◆ **REQUIRED TASK**
Reproduce verbatim the lines up to and including the one with "with its material.", starting from the first.

◆ **DATA EXCERPT**
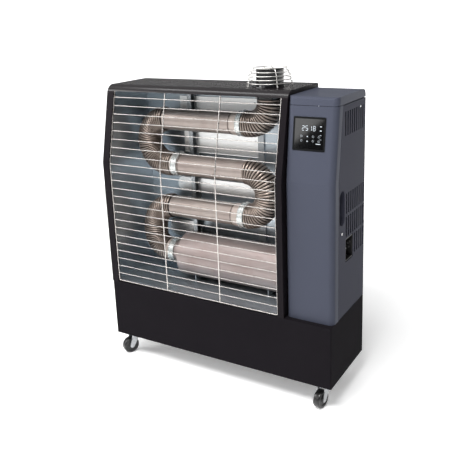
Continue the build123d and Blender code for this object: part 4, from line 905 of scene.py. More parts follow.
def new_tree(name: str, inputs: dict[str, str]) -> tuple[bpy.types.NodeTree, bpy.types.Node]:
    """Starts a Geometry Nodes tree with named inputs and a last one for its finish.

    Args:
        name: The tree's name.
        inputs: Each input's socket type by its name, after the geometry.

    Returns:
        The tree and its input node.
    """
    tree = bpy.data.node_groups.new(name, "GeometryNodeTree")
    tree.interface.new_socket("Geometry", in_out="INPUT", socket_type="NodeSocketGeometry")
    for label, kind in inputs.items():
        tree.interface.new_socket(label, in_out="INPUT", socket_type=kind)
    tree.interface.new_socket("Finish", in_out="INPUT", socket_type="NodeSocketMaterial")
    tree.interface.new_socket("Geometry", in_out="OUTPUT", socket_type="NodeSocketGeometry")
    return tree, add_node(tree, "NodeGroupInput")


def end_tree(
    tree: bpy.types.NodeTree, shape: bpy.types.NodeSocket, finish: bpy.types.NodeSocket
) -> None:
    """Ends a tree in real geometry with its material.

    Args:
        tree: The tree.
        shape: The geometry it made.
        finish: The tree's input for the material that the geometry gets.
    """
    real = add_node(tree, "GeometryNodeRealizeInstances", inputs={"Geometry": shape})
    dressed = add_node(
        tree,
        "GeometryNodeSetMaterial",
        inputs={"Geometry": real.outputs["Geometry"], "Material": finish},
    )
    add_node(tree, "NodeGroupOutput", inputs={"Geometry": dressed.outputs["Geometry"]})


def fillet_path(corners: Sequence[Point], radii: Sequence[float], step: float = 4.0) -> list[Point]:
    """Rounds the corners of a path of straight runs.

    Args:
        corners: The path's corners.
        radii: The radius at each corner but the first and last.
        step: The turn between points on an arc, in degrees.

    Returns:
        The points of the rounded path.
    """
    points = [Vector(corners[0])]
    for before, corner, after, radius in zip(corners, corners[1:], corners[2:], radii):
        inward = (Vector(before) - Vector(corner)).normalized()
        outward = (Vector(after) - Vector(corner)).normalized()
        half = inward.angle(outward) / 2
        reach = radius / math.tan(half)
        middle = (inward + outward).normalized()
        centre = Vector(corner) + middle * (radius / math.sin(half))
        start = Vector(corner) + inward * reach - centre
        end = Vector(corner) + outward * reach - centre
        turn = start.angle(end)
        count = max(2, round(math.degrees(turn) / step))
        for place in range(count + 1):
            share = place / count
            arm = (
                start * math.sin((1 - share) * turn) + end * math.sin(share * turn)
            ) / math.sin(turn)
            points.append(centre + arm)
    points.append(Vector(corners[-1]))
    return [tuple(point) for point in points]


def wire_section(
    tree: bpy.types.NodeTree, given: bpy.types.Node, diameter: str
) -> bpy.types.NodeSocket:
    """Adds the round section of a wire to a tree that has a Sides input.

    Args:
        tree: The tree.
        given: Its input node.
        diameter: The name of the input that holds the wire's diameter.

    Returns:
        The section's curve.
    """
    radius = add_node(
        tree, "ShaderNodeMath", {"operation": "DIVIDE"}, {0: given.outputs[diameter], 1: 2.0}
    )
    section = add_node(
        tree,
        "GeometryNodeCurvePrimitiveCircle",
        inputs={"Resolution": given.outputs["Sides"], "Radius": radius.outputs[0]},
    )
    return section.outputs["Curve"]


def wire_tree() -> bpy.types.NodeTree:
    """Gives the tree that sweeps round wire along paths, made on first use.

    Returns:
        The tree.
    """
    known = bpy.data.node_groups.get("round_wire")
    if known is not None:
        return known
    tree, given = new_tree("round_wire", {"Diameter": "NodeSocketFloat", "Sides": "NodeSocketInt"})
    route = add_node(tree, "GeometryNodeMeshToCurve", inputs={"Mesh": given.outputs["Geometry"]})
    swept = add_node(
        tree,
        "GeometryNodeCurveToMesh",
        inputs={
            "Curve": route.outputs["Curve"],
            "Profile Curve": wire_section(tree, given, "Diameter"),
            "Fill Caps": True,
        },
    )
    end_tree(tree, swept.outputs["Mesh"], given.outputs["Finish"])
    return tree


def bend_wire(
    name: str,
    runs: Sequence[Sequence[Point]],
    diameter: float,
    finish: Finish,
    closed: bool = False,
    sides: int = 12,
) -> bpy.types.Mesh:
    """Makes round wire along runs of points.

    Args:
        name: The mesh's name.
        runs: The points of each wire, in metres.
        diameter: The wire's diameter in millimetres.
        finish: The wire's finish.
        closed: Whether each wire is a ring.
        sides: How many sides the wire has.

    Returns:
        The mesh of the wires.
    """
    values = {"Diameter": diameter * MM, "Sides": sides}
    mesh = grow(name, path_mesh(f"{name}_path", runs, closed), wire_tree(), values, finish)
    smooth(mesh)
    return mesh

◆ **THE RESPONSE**
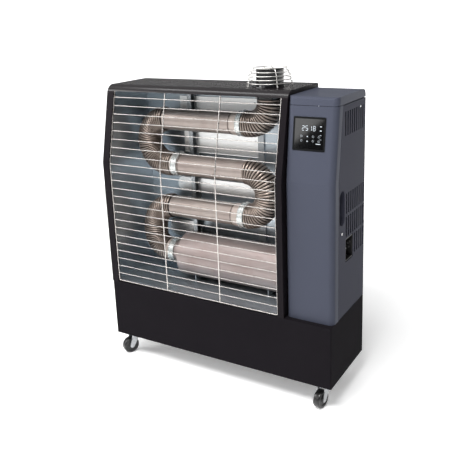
Continue the build123d and Blender code for this object: part 4, from line 905 of scene.py. More parts follow.
def new_tree(name: str, inputs: dict[str, str]) -> tuple[bpy.types.NodeTree, bpy.types.Node]:
    """Starts a Geometry Nodes tree with named inputs and a last one for its finish.

    Args:
        name: The tree's name.
        inputs: Each input's socket type by its name, after the geometry.

    Returns:
        The tree and its input node.
    """
    tree = bpy.data.node_groups.new(name, "GeometryNodeTree")
    tree.interface.new_socket("Geometry", in_out="INPUT", socket_type="NodeSocketGeometry")
    for label, kind in inputs.items():
        tree.interface.new_socket(label, in_out="INPUT", socket_type=kind)
    tree.interface.new_socket("Finish", in_out="INPUT", socket_type="NodeSocketMaterial")
    tree.interface.new_socket("Geometry", in_out="OUTPUT", socket_type="NodeSocketGeometry")
    return tree, add_node(tree, "NodeGroupInput")


def end_tree(
    tree: bpy.types.NodeTree, shape: bpy.types.NodeSocket, finish: bpy.types.NodeSocket
) -> None:
    """Ends a tree in real geometry with its material.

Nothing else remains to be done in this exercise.